Täglich besuche ich mehrere Dutzend Onlineportale, die quantitativ mehr anbieten, als ein Mensch lesen kann. Gegen Paywalls lasse ich mich mit Werkzeug versorgen. Wo das nicht hilft, verzichte ich. Eben habe ich gelesen: die Lesedauer der Menschen sinkt. Andererseits: Lesen bildet. Wir werden also dümmer, im Durchschnitt.

Wie kommichfrauf? Diät – wie verhindere ich, dass ich von dem Übermaß an schlechten Nachrichten erkranke?

Morgens weckt mich das Radio zu seiner Primetime. Die ist zwischen 6 und 9. Mich weckt der DLF. Die Mehrheit seiner rechtsreaktionären Interviewpartner*innen und deren nicht selten hetzendes Geschwätz schreckt mich dagegen ab. Ich schalte also spätestens um 8 um auf WDR3 “Mosaik” – für eine gute halbe Stunde. Die beginnt mit den akustisch grotesk aufgeblasenen WDR-Nachrichten (auf allen Wellen gleich), dann folgt klassische Musik und zwei kulturjournalistische Beiträge (davon einer gemäss Senderkommando “serviceorientiert”), und um Halb dann Superkurznachrichten + Kulturnachrichten. Das ist kurz, quält nicht, und ich verpasse nichts Wichtiges,

Danach ist die vermaledeite DLF-Morgensendung auf der Zielgeraden. und fasst noch mal kurz zusammen, was sie in den letzten 4 Stunden alles an Stuss verbreitet hat. So verpasse ich nichts, und wenn eine Qualitätsrosine dazwischen ist, kann ich sie nachhören. Gerne höre ich im Anschluss zur Horizonterweiterung schnell noch “Europa heute”, bevor mich dann die Religionssendung zum Aufstehen unter die Dusche treibt.
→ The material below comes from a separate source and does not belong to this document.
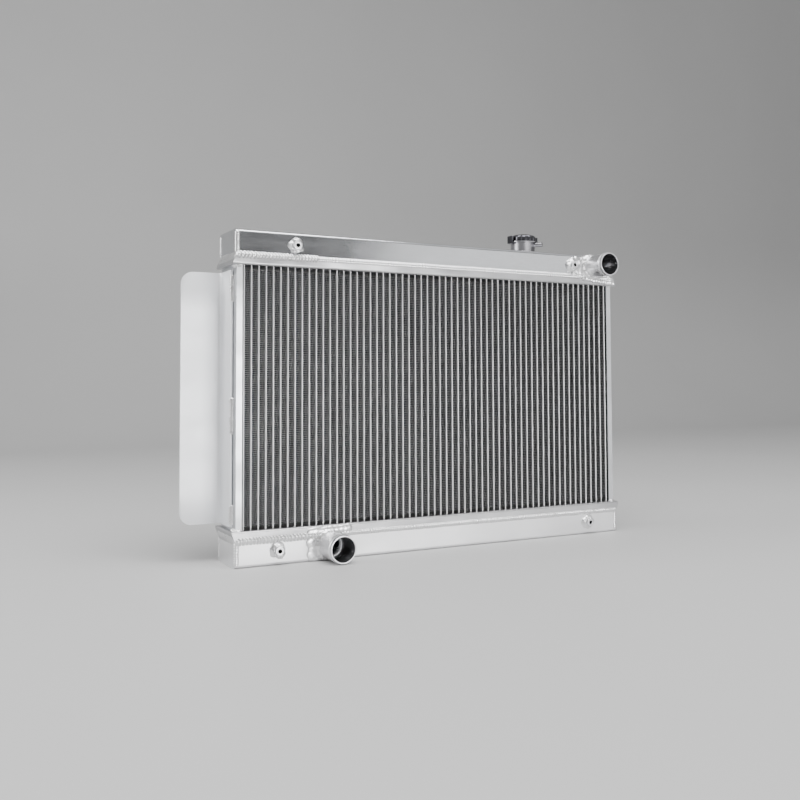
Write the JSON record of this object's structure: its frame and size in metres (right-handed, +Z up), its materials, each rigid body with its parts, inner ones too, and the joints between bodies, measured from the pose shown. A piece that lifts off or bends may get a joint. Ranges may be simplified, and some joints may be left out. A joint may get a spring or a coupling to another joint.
{
  "type": "car radiator",
  "caption": "All-aluminium down-flow radiator with folded tanks, tube-and-fin core, welded hose spigots, side bracket and pressure cap.",
  "frame": {"origin": "underside of the bottom tank, at the middle of its length and depth", "axes": "+X along the tanks, towards the upper hose spigot; -Y the engine side, where both hose spigots point; +Z up"},
  "size_m": [0.674, 0.1292, 0.4578],
  "materials": {
    "tank_sheet": "brushed and part polished",
    "header_sheet": "satin",
    "core_tube": "satin, braze bright",
    "core_fin": "dull, in shadow",
    "side_sheet": "satin mill finish",
    "bracket_sheet": "satin mill finish",
    "weld_metal": "as welded",
    "spigot_tube": "turned and brushed",
    "boss_metal": "turned",
    "neck_metal": "turned",
    "cap_chrome": "plated, dull with handling",
    "cap_steel": "plain steel",
    "cap_brass": "plain brass",
    "cap_rubber": "matt black",
    "plug_brass": "plain brass"
  },
  "bodies": {
    "radiator": {"bottom_tank": "tank_sheet", "top_tank": "tank_sheet", "bottom_end_cap_left": "tank_sheet", "bottom_end_cap_right": "tank_sheet", "top_end_cap_left": "tank_sheet", "top_end_cap_right": "tank_sheet", "bottom_header_plate": "header_sheet", "top_header_plate": "header_sheet", "core_tubes": "core_tube", "core_fins": "core_fin", "side_plate_left": "side_sheet", "side_plate_right": "side_sheet", "side_bracket": "bracket_sheet", "bracket_stitch_welds": "weld_metal", "bottom_seam_weld": "weld_metal", "top_seam_weld": "weld_metal", "lower_hose_spigot": "spigot_tube", "lower_spigot_weld": "weld_metal", "upper_hose_spigot": "spigot_tube", "upper_spigot_weld": "weld_metal", "upper_shroud_bosses": "boss_metal", "upper_boss_welds": "weld_metal", "lower_shroud_bosses": "boss_metal", "lower_boss_welds": "weld_metal", "filler_neck": "neck_metal", "overflow_nipple": "neck_metal", "neck_weld": "weld_metal", "drain_bung": "boss_metal", "drain_bung_weld": "weld_metal"},
    "drain_washer": {"drain_washer": "cap_rubber"},
    "drain_plug": {"drain_plug": "plug_brass"},
    "cap": {"cap_shell": "cap_chrome", "cap_rivet": "cap_steel", "cap_spring_disc": "cap_steel", "cap_top_gasket": "cap_rubber", "cap_bell": "cap_brass", "cap_spring": "cap_steel"},
    "pressure_valve": {"cap_pressure_valve": "cap_brass", "cap_valve_gasket": "cap_rubber", "cap_vacuum_spring": "cap_steel"},
    "vacuum_valve": {"cap_vacuum_valve": "cap_brass"}
  },
  "joints": [
    {"name": "cap_turn", "type": "hinge", "parent": "radiator", "child": "cap", "pos_m": [0.16, 0, 0.4285], "axis": [0, 0, 1], "range_deg": [0, 90]},
    {"name": "pressure_valve_lift", "type": "slide", "parent": "cap", "child": "pressure_valve", "axis": [0, 0, 1], "range_m": [0, 0.0025], "stiffness_N_per_m": 4000, "springref_m": -0.006, "deforming": ["cap_spring"]},
    {"name": "vacuum_valve_drop", "type": "slide", "parent": "pressure_valve", "child": "vacuum_valve", "axis": [0, 0, -1], "range_m": [0, 0.0015], "stiffness_N_per_m": 60, "springref_m": -0.002, "deforming": ["cap_vacuum_spring"]},
    {"name": "drain_washer_travel", "type": "slide", "parent": "radiator", "child": "drain_washer", "axis": [0, 1, 0], "range_m": [0, 0.012]},
    {"name": "drain_plug_turn", "type": "hinge", "parent": "drain_washer", "child": "drain_plug", "pos_m": [0.25, 0.046, 0.017], "axis": [0, 1, 0], "range_deg": [0, 2880]}
  ],
  "couplings": [
    {"joint": "drain_washer_travel", "follows": "drain_plug_turn", "m_per_rad": 0.00023873}
  ]
}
Wenn das Gequatsche anfängt zu nerven – zu reaktionär, oder Call-Ins mit schlecht gerasteten Anrufer*inne*n, oder blecherne Videoleitungen (im Radio! – es lebe das Studiogespräch!) – dann weiche ich zu WDR-Cosmo aus. In den aktuellen Kriegen hat das die Überhand gewonnen.

Beim Premiumsender deutschen Radioschaffens DLF müssen Sie mit einer gewissen Dialektik rechnen. Die “Aktuelles”-Abteilungen hetzen allem hinterher, was für wichtig gehalten wird. Darunter leidet die Qualität, wie überall im Journalismus. Der Sender unterhält aber, was andere ARD-Stationen vernichtet haben, Fachredaktionen. Dazu möchte ich einige mit ihrer Sendezeit hervorheben.

Sport: 7.55h, 22.50 h, samstags und sonntags 19.10 h, sonntags 23.30 h

Die DLF-Sportredaktion ist im Radio das, was in der Glotze Sport inside/WDR ist: die letzte Bastion des Journalismus gegen die “Produktpräsentation”, die “unsere” Sender den Mafiosi von Fifa, Uefa und DFL sogar vertraglich zusichern.

@mediasres – Mo.-Fr. 15.35 h

Pflichtprogramm für alle was-mit-Medien-Menschen, die an Qualität ihrer eigenen Arbeit interessiert sind. Nicht wenige in dieser Redaktion und ihrem “freie” Mitarbeiter*innen-Stab sind richtig gute Leute.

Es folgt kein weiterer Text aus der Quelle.